Saturday, March 14, 2009

Sacrificial Rites in Picasso and Stravinsky: Part 4 (Minotaur)


What is being sacrificed and why? By the early twentieth century, ritual sacrifice had obviously been long absent from mainstream religion. The concept of the animality of man and the supremacy of the baser portions of human character, as enumerated by Darwin and Freud, led to a fascination with the primeval and the "ugly." Many European artists turned to non-Western sources, such as African totemic art, in an attempt to find a primal means of expression not tainted by hundreds of years of repressive civilization. Frazer's incredible study, The Golden Bough, transcribed primitivism into the turn-of-the-century intellectual scene. The Minotaur figure is an example of the human monster as portrayed by Picasso. He is literally half man and half beast, and often possessed with a violent energy. Here, the left side of the work depicts horse legs and human legs, while the right side swaps to a bull's head and a human head. The Minotaur himself is animated with a dangerous vitality--the "perversity of man's passions" that Mellers has pointed out as an element of heroic opera. The monumental thick lines offset by the frenzied tufts of hair create a surging strength that is outrageous in its intensity. The Minotaur struggles to break through the confining boundary box of the image, the restrictions of society. This is the animal drive, a raging possessiveness, aggressive and sexual, which thrashes through a being; and this being is the sacrifice required by the gods. It is only by annihilating this chthonian aspect of Nature that human civilization can hope to exist. Order must overcome the chaotic subterranean forces so that people may continue to live with each other. Through the purging of base and aggressive tendencies, mankind is able to free itself into the world of moderation and clear skies so dear to the Classical mind. This objective makes ritual sacrifice comprehensible and perhaps inevitable. Internal sacrifice in the modern world becomes a necessity in order to obtain deliverance from the flailing forces of nature.

Picasso characterized his own work in sacrificial terms: "In the old days, a picture went forward to completion by stages. Everyday brought something new. A picture used to be a sum of additions. In my case, a picture is a sum of destructions." The sacrifice and its aftermath in Picasso's Vollard Suite clearly take place in the plates depicting the Minotaur.
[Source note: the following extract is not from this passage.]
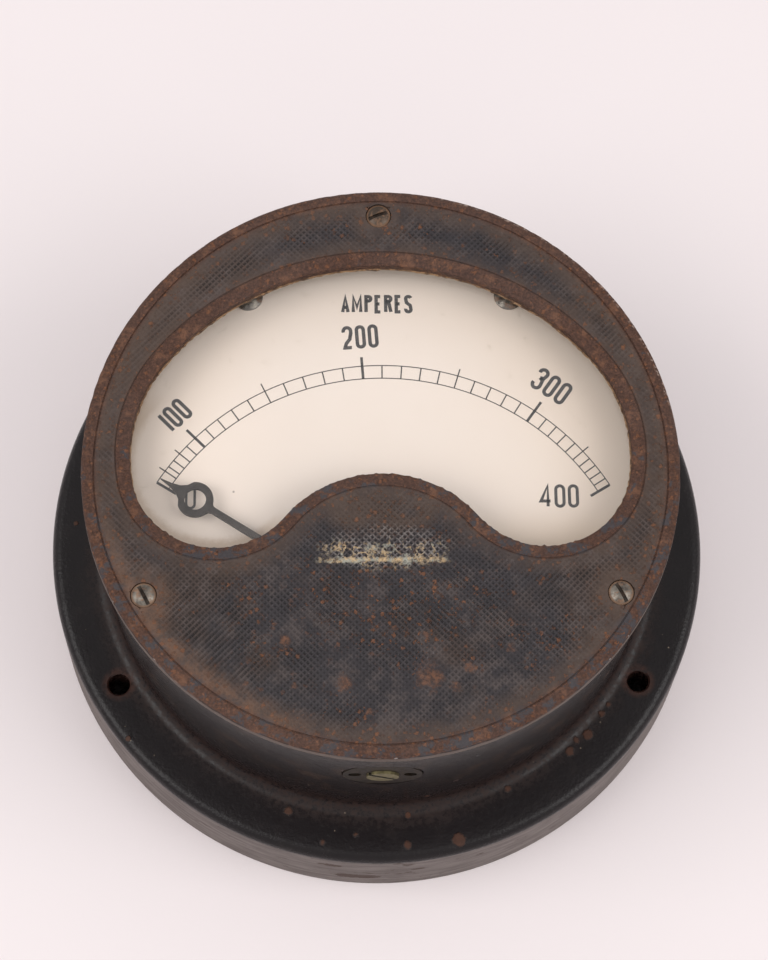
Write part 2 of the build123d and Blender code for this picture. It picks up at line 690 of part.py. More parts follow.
def damper_lid():
    lid = damper_outline(DAMPER_TOP_Z, DAMPER_TOP_Z + 0.8, DAMPER_SKIN)
    for x, y in lid_screw_places():
        lid += rod(2.4, DAMPER_TOP_Z, DAMPER_TOP_Z + 0.8, x, y)
    for x, y in lid_screw_places():
        lid -= rod(1.1, DAMPER_TOP_Z - 1, DAMPER_TOP_Z + 2, x, y)
    return lid


def damper_box_with_lugs():
    """The box, with three lugs outside its wall for the lid's screws."""
    box = damper_box()
    inside = damper_outline(DAMPER_FLOOR_Z + 0.8, DAMPER_TOP_Z + 1, 0)
    for x, y in lid_screw_places():
        lug = rod(2.4, DAMPER_TOP_Z - 5, DAMPER_TOP_Z, x, y) - inside
        box += lug - rod(1.05, DAMPER_TOP_Z - 4, DAMPER_TOP_Z + 1, x, y)
    return box


def damper_lid_screws():
    low = DAMPER_TOP_Z + 0.8
    screws = []
    for x, y in lid_screw_places():
        head = slotted_head(1.9, low, low + 1.1, x, y, 30)
        screws.append(head + rod(1.0, DAMPER_TOP_Z - 3.5, low, x, y))
    return screws


def stop_posts():
    """Two posts on the damper lid that the pointer's tail meets at each end of its travel."""
    touch = math.degrees(math.asin((TAIL_R + STOP_POST_R + 0.15) / STOP_POST_CIRCLE))
    posts = []
    low = DAMPER_TOP_Z + 0.8
    for angle in (TAIL_ANGLE + SWEEP_BACK + touch, TAIL_ANGLE - SWEEP_UP - touch):
        x, y = on_circle(STOP_POST_CIRCLE, angle, PIVOT)
        posts.append(rod(STOP_POST_R, low, TAIL_Z + 1.4, x, y) + rod(1.4, low, low + 1.0, x, y))
    return posts


# --- moving system ----------------------------------------------------------------------------

def spindle():
    low = SPINDLE_FOOT_Z + SPINDLE_CONE
    high = SPINDLE_TOP_Z - SPINDLE_CONE
    body = rod(SPINDLE_R, low, high)
    body += Pos(0, 0, SPINDLE_FOOT_Z) * Cone(TIP_R, SPINDLE_R, SPINDLE_CONE, align=BOTTOM)
    body += Pos(0, 0, high) * Cone(SPINDLE_R, TIP_R, SPINDLE_CONE, align=BOTTOM)
    return about_pivot(body)


def iron_carrier():
    body = rod(2.3, 41, 59)
    for low in (42.0, 56.5):
        body += block(0, 6.85, -1.2, 1.2, low, low + 1.2)
    return about_pivot(body - rod(SPINDLE_R, 0, 100), TAIL_ANGLE)


def moving_iron():
    return about_pivot(sector(7.5, 6.95, -36, 36, 40, 60), TAIL_ANGLE)


def spring_collet():
    return about_pivot(tube(3.0, SPINDLE_R, SPRING_Z[0] - 0.6, SPRING_Z[1] + 0.6))


def damper_vane():
    """A light collar and wire arm, and the flat vane that swings in the damper box."""
    collar = rod(2.3, VANE_Z - 1.5, VANE_Z + 1.5)
    arm = Pos(9, 0, VANE_Z) * Rot(0, 90, 0) * Cylinder(0.5, 14)
    vane = block(DAMPER_INNER_R + 1.3, DAMPER_BORE_R - 0.5, -0.25, 0.25, VANE_Z - 3.6, VANE_Z + 3.2)
    body = collar + arm + vane - rod(SPINDLE_R, 0, 100)
    return about_pivot(body, TAIL_ANGLE)


def pointer_hub():
    return about_pivot(tube(HUB_R, SPINDLE_R, *HUB_Z))


def pointer_outline():
    """Stem, ring and spear point, drawn along +X from the pivot."""
    stem = make_face(Polyline(
        (HUB_R - 0.3, 1.15), (POINTER_RING_CENTRE - 4, 0.95), (POINTER_RING_CENTRE - 4, -0.95),
        (HUB_R - 0.3, -1.15), close=True))
    flank = [(66.4, 4.2), (68.6, 2.4), (70.6, 1.25), (73.0, 0.5), (POINTER_TIP, 0.06)]
    upper = Spline(*flank)
    lower = Spline(*[(x, -y) for x, y in flank])
    base = Line(flank[0], (flank[0][0], -flank[0][1]))
    nose = Line(flank[-1], (flank[-1][0], -flank[-1][1]))
    spear = make_face(Wire([upper, nose, lower, base]))
    ring = Pos(POINTER_RING_CENTRE, 0) * Circle(POINTER_RING_R)
    return stem + spear + ring - Pos(POINTER_RING_CENTRE, 0) * Circle(POINTER_RING_BORE_R)


def pointer():
    low, high = POINTER_Z
    body = Pos(0, 0, low) * extrude(pointer_outline(), high - low)
    return about_pivot(body - rod(HUB_R, 0, 100), REST_ANGLE)


def balance_arm():
    arm = Pos((HUB_R + TAIL_END) / 2, 0, TAIL_Z) * Rot(0, 90, 0) * Cylinder(TAIL_R, TAIL_END - HUB_R)
    return about_pivot(arm - rod(HUB_R, 0, 100), TAIL_ANGLE)


def balance_weight():
    weight = Pos(9.5, 0, TAIL_Z) * Rot(0, 90, 0) * (Cylinder(2.0, 4) - Cylinder(TAIL_R, 5))
    return about_pivot(weight, TAIL_ANGLE)


def hairspring():
    """A flat spiral strip from the collet to the zero lever's stud."""
    def spiral(shift):
        steps = SPRING_TURNS * 12
        points = []
        for i in range(steps + 1):
            share = i / steps
            radius = SPRING_INNER_R + (SPRING_OUTER_R - SPRING_STRIP - SPRING_INNER_R) * share
            points.append(on_circle(radius + shift, 90 + 360 * SPRING_TURNS * share))
        return points
    inner, outer = spiral(0.0), spiral(SPRING_STRIP)
    edges = [Spline(*inner), Line(inner[-1], outer[-1]), Spline(*outer), Line(outer[0], inner[0])]
    strip = extrude(make_face(Wire(edges)), SPRING_Z[1] - SPRING_Z[0])
    return about_pivot(Pos(0, 0, SPRING_Z[0]) * strip)


# --- zero adjuster ----------------------------------------------------------------------------

def zero_lever():
    """A ring on the bush, with a short arm for the spring stud and a long forked arm."""
    low, high = LEVER_Z
    body = rod(LEVER_RING_R, low, high) + block(-2.2, 2.2, 5, SPRING_STUD_CIRCLE + 2, low, high)
    body += block(-2.8, 2.8, FORK_Y[0], -5, low, high)
    half_slot = ZERO_PIN_R + FORK_CLEARANCE
    for side in (-1, 1):
        x0, x1 = sorted((side * half_slot, side * 2.8))
        body += block(x0, x1, *FORK_Y, low, ADJUSTER_Z + 4)
    body -= rod(LEVER_BORE_R, low - 1, high + 1)
    return about_pivot(body - rod(STOP_POST_R, low - 1, high + 1, 0, SPRING_STUD_CIRCLE))


def spring_stud():
    return about_pivot(rod(STOP_POST_R, LEVER_Z[0], SPRING_Z[1] + 0.8, 0, SPRING_STUD_CIRCLE))


def adjuster_plate():
    """The round plate and hollow body that guide the zero screw through the wall."""
    face_y = ADJUSTER_SEAT_Y - 1.2
    body = along_y(ADJUSTER_PLATE_R, face_y, ADJUSTER_SEAT_Y)
    body += along_y(ADJUSTER_BODY_R, ADJUSTER_SEAT_Y, ADJUSTER_SEAT_Y + 7.2)
    body -= along_y(ZERO_SHAFT_R + RUN, face_y - 1, ADJUSTER_SEAT_Y + 8)
    body -= along_y(4.75, face_y - 1, face_y + 0.6)
    for x in (-SPANNER_HOLE_X, SPANNER_HOLE_X):
        body -= along_y(SPANNER_HOLE_R, face_y - 1, face_y + 0.8, x)
    return body


def adjuster_nut():
    hexagon = RegularPolygon(9.0, 6, major_radius=False)
    inner_wall_y = -math.sqrt(TUBE_BORE_R ** 2 - 10.4 ** 2)
    body = Pos(0, inner_wall_y + 3.2, ADJUSTER_Z) * Rot(90, 0, 0) * extrude(hexagon, 3.0)
    return body - along_y(ADJUSTER_BODY_R + RUN, -90, -60)


def zero_screw():
    """Slotted head outside, plain shaft, and an eccentric pin inside that works the fork."""
    face_y = ADJUSTER_SEAT_Y - 1.2
    inner_end = PIVOT[1] - 26.9
    body = along_y(4.7, face_y - 0.8, face_y + 0.55)
    body += along_y(ZERO_SHAFT_R, face_y, inner_end)
    body += along_y(ZERO_PIN_R, inner_end, inner_end + 7.4, 0, ADJUSTER_Z + ZERO_PIN_OFFSET)
    slot = Pos(0, face_y - 0.8, ADJUSTER_Z) * Rot(0, 38, 0) * Box(12, 1.6, 1.1)
    return body - slot


def zero_screw_collar():
    end = ADJUSTER_SEAT_Y + 7.2 + RUN
    return along_y(4.6, end, end + 2.2) - along_y(ZERO_SHAFT_R, end - 1, end + 4)


PARTS = {
    "case_shell": case_shell, "front_cover": front_cover, "cover_gasket": cover_gasket,
    "cover_screws": cover_screws, "window_glass": window_glass, "glass_gasket": glass_gasket,
    "glass_clips": glass_clips, "glass_clip_screws": glass_clip_screws,
    "dial_plate": dial_plate, "dial_screws": dial_screws, "dial_pillars": dial_pillars,
    "dial_pillar_screws": lambda: rear_screws(DIAL_SCREW_PLACES, WEB_Z + 8),
    "back_plate": back_plate,
    "back_plate_screws": lambda: rear_screws(plate_screw_places(), WEB_Z + 6),
    "terminal_studs": terminal_studs, "terminal_washers": terminal_washers,
    "terminal_nuts": terminal_nuts, "terminal_inner_nuts": terminal_inner_nuts,
    "terminal_tags": terminal_tags, "coil_leads": coil_leads,
    "movement_base": movement_base,
    "movement_base_screws": lambda: rear_screws(BASE_SCREW_PLACES, BASE_TOP_Z - 0.2),
    "frame_pillars": frame_pillars, "pillar_spacers": pillar_spacers, "pillar_nuts": pillar_nuts,
    "coil_bobbin": coil_bobbin, "coil_winding": coil_winding, "fixed_iron": fixed_iron,
    "lower_bearing_screw": lower_bearing_screw, "upper_bearing_screw": upper_bearing_screw,
    "bearing_jewels": bearing_jewels, "bearing_lock_nuts": bearing_lock_nuts,
    "spring_bridge": spring_bridge, "top_bridge": top_bridge,
    "damper_box": damper_box_with_lugs, "damper_lid": damper_lid,
    "damper_lid_screws": damper_lid_screws, "stop_posts": stop_posts,
    "spindle": spindle, "iron_carrier": iron_carrier, "moving_iron": moving_iron,
    "spring_collet": spring_collet, "damper_vane": damper_vane, "pointer_hub": pointer_hub,
    "pointer": pointer, "balance_arm": balance_arm, "balance_weight": balance_weight,
    "hairspring": hairspring, "zero_lever": zero_lever, "spring_stud": spring_stud,
    "adjuster_plate": adjuster_plate, "adjuster_nut": adjuster_nut, "zero_screw": zero_screw,
    "zero_screw_collar": zero_screw_collar,
}


def main():
    os.makedirs("parts", exist_ok=True)
    for name, make in PARTS.items():
        made = make()
        shape = Compound(children=made) if isinstance(made, list) else made
        export_step(shape, "parts/" + name + ".step")


main()
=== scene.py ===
import json
import math

import bpy
import bmesh
import numpy as np
from mathutils import Matrix, Vector, noise

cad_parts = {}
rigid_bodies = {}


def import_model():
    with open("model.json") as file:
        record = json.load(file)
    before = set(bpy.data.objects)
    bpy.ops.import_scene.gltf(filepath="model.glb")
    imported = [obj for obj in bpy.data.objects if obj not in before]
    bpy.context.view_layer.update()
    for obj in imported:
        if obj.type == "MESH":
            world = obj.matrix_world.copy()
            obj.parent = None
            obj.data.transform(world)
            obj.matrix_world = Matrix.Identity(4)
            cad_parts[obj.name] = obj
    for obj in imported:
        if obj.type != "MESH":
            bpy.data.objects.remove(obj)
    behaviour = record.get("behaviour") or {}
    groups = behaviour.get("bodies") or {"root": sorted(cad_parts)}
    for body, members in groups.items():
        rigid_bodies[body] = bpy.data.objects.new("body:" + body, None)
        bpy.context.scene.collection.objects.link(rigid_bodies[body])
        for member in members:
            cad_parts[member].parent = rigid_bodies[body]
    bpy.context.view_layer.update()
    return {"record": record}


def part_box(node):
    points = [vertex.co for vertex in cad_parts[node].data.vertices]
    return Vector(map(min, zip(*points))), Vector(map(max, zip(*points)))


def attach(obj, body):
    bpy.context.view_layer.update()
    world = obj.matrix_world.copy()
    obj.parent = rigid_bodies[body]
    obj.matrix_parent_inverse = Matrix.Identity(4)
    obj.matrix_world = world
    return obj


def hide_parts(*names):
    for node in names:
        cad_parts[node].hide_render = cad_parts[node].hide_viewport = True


# A round switchboard ammeter on its back. Shapes are worked out in millimetres in the CAD frame
# (+Z out of the dial, +Y to twelve o'clock, origin on the back rim) and made in metres.

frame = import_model()
MM = 0.001


def polar(radius, degrees, centre=(0.0, 0.0)):
    turn = math.radians(degrees)
    return (centre[0] + radius * math.cos(turn), centre[1] + radius * math.sin(turn))


MOUNT_HOLES_AT = [polar(92.0, angle) for angle in (90, 210, 330)]
COVER_SCREWS_AT = [polar(77.8, angle) for angle in (90, 210, 330)]
COVER_FACE_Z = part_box("front_cover")[1].z / MM
COVER_EDGE_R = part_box("front_cover")[1].x / MM
GLASS_TOP_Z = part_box("window_glass")[1].z / MM
DIAL_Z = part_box("dial_plate")[1].z / MM
PIVOT = (0.0, -42.0)
ADJUSTER_Z = 73.0
ZERO_SLOT_TURN = 38.0


# --- mesh helpers -----------------------------------------------------------------------------

def arc(cx, cy, radius, first, last, steps):
    """Points along an arc, both ends included."""
    return [polar(radius, first + (last - first) * i / steps, (cx, cy)) for i in range(steps + 1)]


def smooth_by_angle(mesh, degrees):
    mesh.polygons.foreach_set("use_smooth", [True] * len(mesh.polygons))
    mesh.set_sharp_from_angle(angle=math.radians(degrees))


def mesh_object(name, points, faces, sharp=35):
    """A new object from points in millimetres."""
    mesh = bpy.data.meshes.new(name)
    mesh.from_pydata([tuple(c * MM for c in p) for p in points], [], faces)
    mesh.validate()
    mesh.update()
    smooth_by_angle(mesh, sharp)
    made = bpy.data.objects.new(name, mesh)
    bpy.context.scene.collection.objects.link(made)
    return made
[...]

Picasso explicitly identified himself with this mythical beast: "If all the paths I've taken were marked on a map and joined up with a line, it might represent a minotaur." Picasso acknowledges his affinities with the brutality of the Minotaur and this brutality will have to be surrendered in order to achieve classical serenity. When we first meet him, the Minotaur is confident and rammed full of vitality. In images like plates 84 and 87, the Minotaur is at the height of his strength. His brawny supremacy controls all around him in a possessive manner, and he dominates his scenes with a rugged power. Like Oedipus, he is confident in his prowess and unashamed to demonstrate it.

In plates 89 and 90 the sacrifice takes place. In Plate 89, the Minotaur has been stabbed and is in his final throes. His figure is still vital but is now desperate and despairing. The wound, significantly, is in the heart, a traditional site of passion.

Plate 90 depicts the performer of the sacrifice: an Apollonian young man kneeling beside the awkwardly crumpled Minotaur. The raging Minotaur is at rest only in death, and his powerful limbs contort pathetically, limp and lifeless in contrast to his earlier energy. The Apollo figure bears the sacrificial blade in his hand and appears to have just pulled it from the death wound. This shining young bringer of light, order, and harmony has slain the vertiginous passionality that threatened to destroy his orderly existence. Also significant is Picasso's setting for the sacrifice--publicly enacted in an arena, or theater, rather than in the darkness of the labyrinth. Civilization has made an offering to appease the gods, and the artist has sacrificed natural impulsiveness for controlled serenity, with Order as his muse.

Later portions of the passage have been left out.